The extracellular portion of NOTCH3 is unique and made of six cysteine residues repeating again and again 34 times. So far, almost all the CADASIL mutations (including p.Arg231Cys discovered now in South Asians) were found within the extracellular domain, that either add or remove extra cysteines, both of which disrupt the NOTCH3 function. Any change in the cysteine residues in the extracellular domain triggers protein misfolding, resulting in aggregation, which ultimately damages the vessel walls through infarction and inflammation.
Convergence between Mendelian and common disease
The most interesting aspect of the current finding is it signals a convergence between a rare Mendelian disease, affecting a few thousands and a common disease, affecting more than 100 million individuals around the world.

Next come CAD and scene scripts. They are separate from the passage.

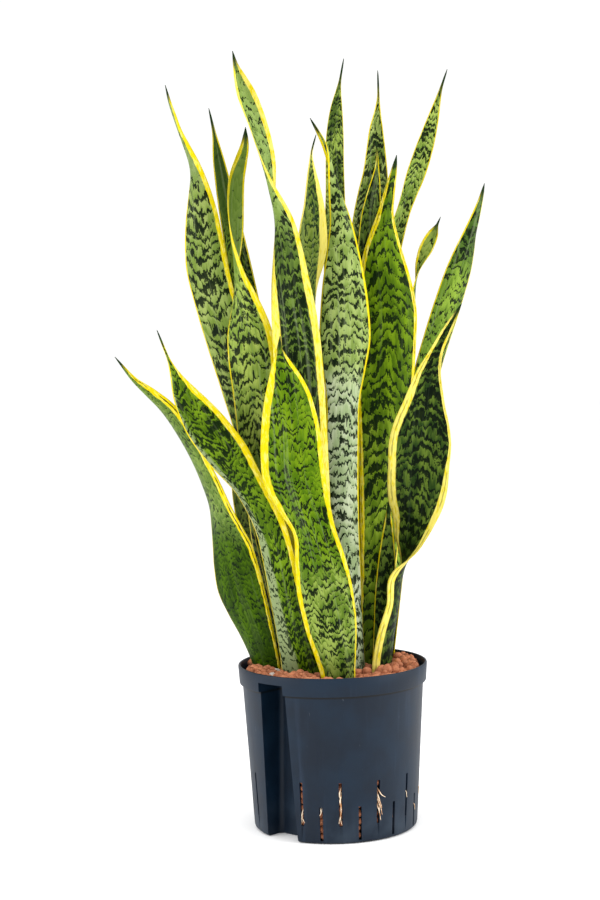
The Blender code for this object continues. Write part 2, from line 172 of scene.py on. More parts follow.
def bumpy(height, strength, depth):
    return height.node("ShaderNodeBump", None,
                       {"Strength": strength, "Distance": depth, "Height": height})


def own_place(start):
    """The x, y and z of the piece itself, in metres."""
    spot = start.node("ShaderNodeTexCoord", output=3)
    x = start.node("ShaderNodeSeparateXYZ", None, {0: spot})
    return x, x.beside(1), x.beside(2)


# %% [markdown]
# ## Leaves
# A sword leaf is one thick, stiff blade, cupped across and slowly twisting. The
# measured leaf is an eight-sided tube with a ring of corners every few
# centimetres. It could be smoothed as it stands, but its corners would round
# off unevenly. Instead its rings are read back as three lines, the two margins
# and the middle, and a fine sheet is laid through them.

# %% Read a leaf's rings
def leaf_lines(node):
    """Left margin, middle and right margin of each ring, and its thickness."""
    bm = bmesh.new()
    bm.from_mesh(node.data)
    bmesh.ops.remove_doubles(bm, verts=bm.verts, dist=1e-6)
    lowest = min(v.co.z for v in bm.verts)
    ring = {v for v in bm.verts if v.co.z < lowest + 1e-5}
    seen, lines, thickness, span = set(), [], [], None
    while ring:
        seen |= ring
        spots = [v.co.copy() for v in ring]
        left, right = max(((a, b) for a in spots for b in spots), key=lambda p: (p[0] - p[1]).length)
        if (right - left).dot(span or Vector((1, 0, 0))) < 0:
            left, right = right, left
        span = right - left
        share = {i: abs((p - left).dot(span) / span.length_squared - 0.5)
                 for i, p in enumerate(spots)}
        front, back = (spots[i] for i in sorted(share, key=share.get)[:2])
        lines.append((left, (front + back) / 2, right))
        thickness.append((front - back).length)
        ring = {e.other_vert(v) for v in ring for e in v.link_edges} - seen
    bm.free()
    return np.array(lines), np.array(thickness)


def smooth_line(values, at, wanted):
    """A curve through values given at some distances, read at other distances."""
    slopes = np.gradient(values, at, axis=0)
    k = np.clip(np.searchsorted(at, wanted) - 1, 0, len(at) - 2)
    gap = at[k + 1] - at[k]
    u = (wanted - at[k]) / gap
    shape = (-1,) + (1,) * (values.ndim - 1)
    u, gap = u.reshape(shape), gap.reshape(shape)
    return ((1 + 2 * u) * (1 - u) ** 2 * values[k] + u * (1 - u) ** 2 * gap * slopes[k]
            + u * u * (3 - 2 * u) * values[k + 1] + u * u * (u - 1) * gap * slopes[k + 1])


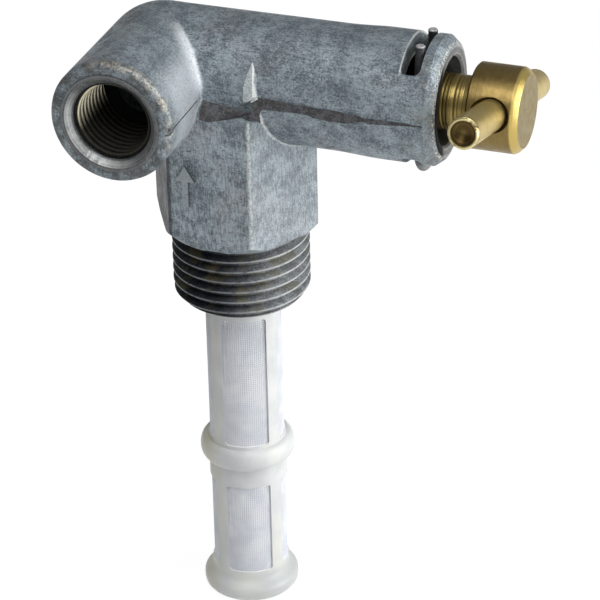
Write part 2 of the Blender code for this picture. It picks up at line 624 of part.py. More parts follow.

One of the first things we do when reviewing GWAS results is we search for genes that are already known to be involved in the disease, particularly the ones that cause Mendelian diseases. For example, when you run a GWAS of LDL cholesterol, you'll see tall towers rising from near APOB, LDLR, PCSK9 and many other genes, all of which were known to be mutated in familial hypercholesterolemia. But such convergences rarely occur for brain-related conditions.
The most recent GWAS of stroke involved more than a million participants, and yet there was no signal near NOTCH3. But in the current work, only 75k individuals were involved and there was only one signal, which was near NOTCH3. That is one of the benefits of studying diverse populations: what cannot be found in more than a million individuals in one population can be found easily in few thousands in another.
Why is it important to find a convergence between rare, low frequency and common variants? Risk variants with different allele frequencies will often differ in their penetrance, which gives us an opportunity to study the phenotypic consequence of perturbing the gene at severe, moderate and mild levels. And this knowledge of a correlation between gene disruption and phenotypic change can be crucial for drug development.
Therapeutic relevance
The convergence between Mendelian and common disease also has therapeutic implications. CADASIL is a rare disease, impacting around 2 to 4 per 100,000 individuals. One of the challenges of developing drugs for rare diseases is the small target population. The new finding potentially expands the target population for a drug that targets NOTCH3. Stroke is a common disease, particularly in South Asian populations. The current work projects that p.Arg231Cys variant alone can explain 1-2% of the stroke cases in Pakistan and possibly in other South Asian countries, which will translate into hundreds of thousands of cases. So, now there is a good reason for companies to work on drugs targeting NOTCH3.
The one I explained above is one of the underappreciated uses of studying non-European populations. Diversity not only can help discover new risk genes, but it can also expand target populations for known risk genes, which is a major factor that influences investment decisions in the drug development field. APOL1 is a good example. The reasons why nearly 20 companies are currently working on drugs targeting APOL1 is there is a huge target population—hundreds of thousands of Africans and African Americans. Likewise, we may see companies going after NOTCH3 in the future.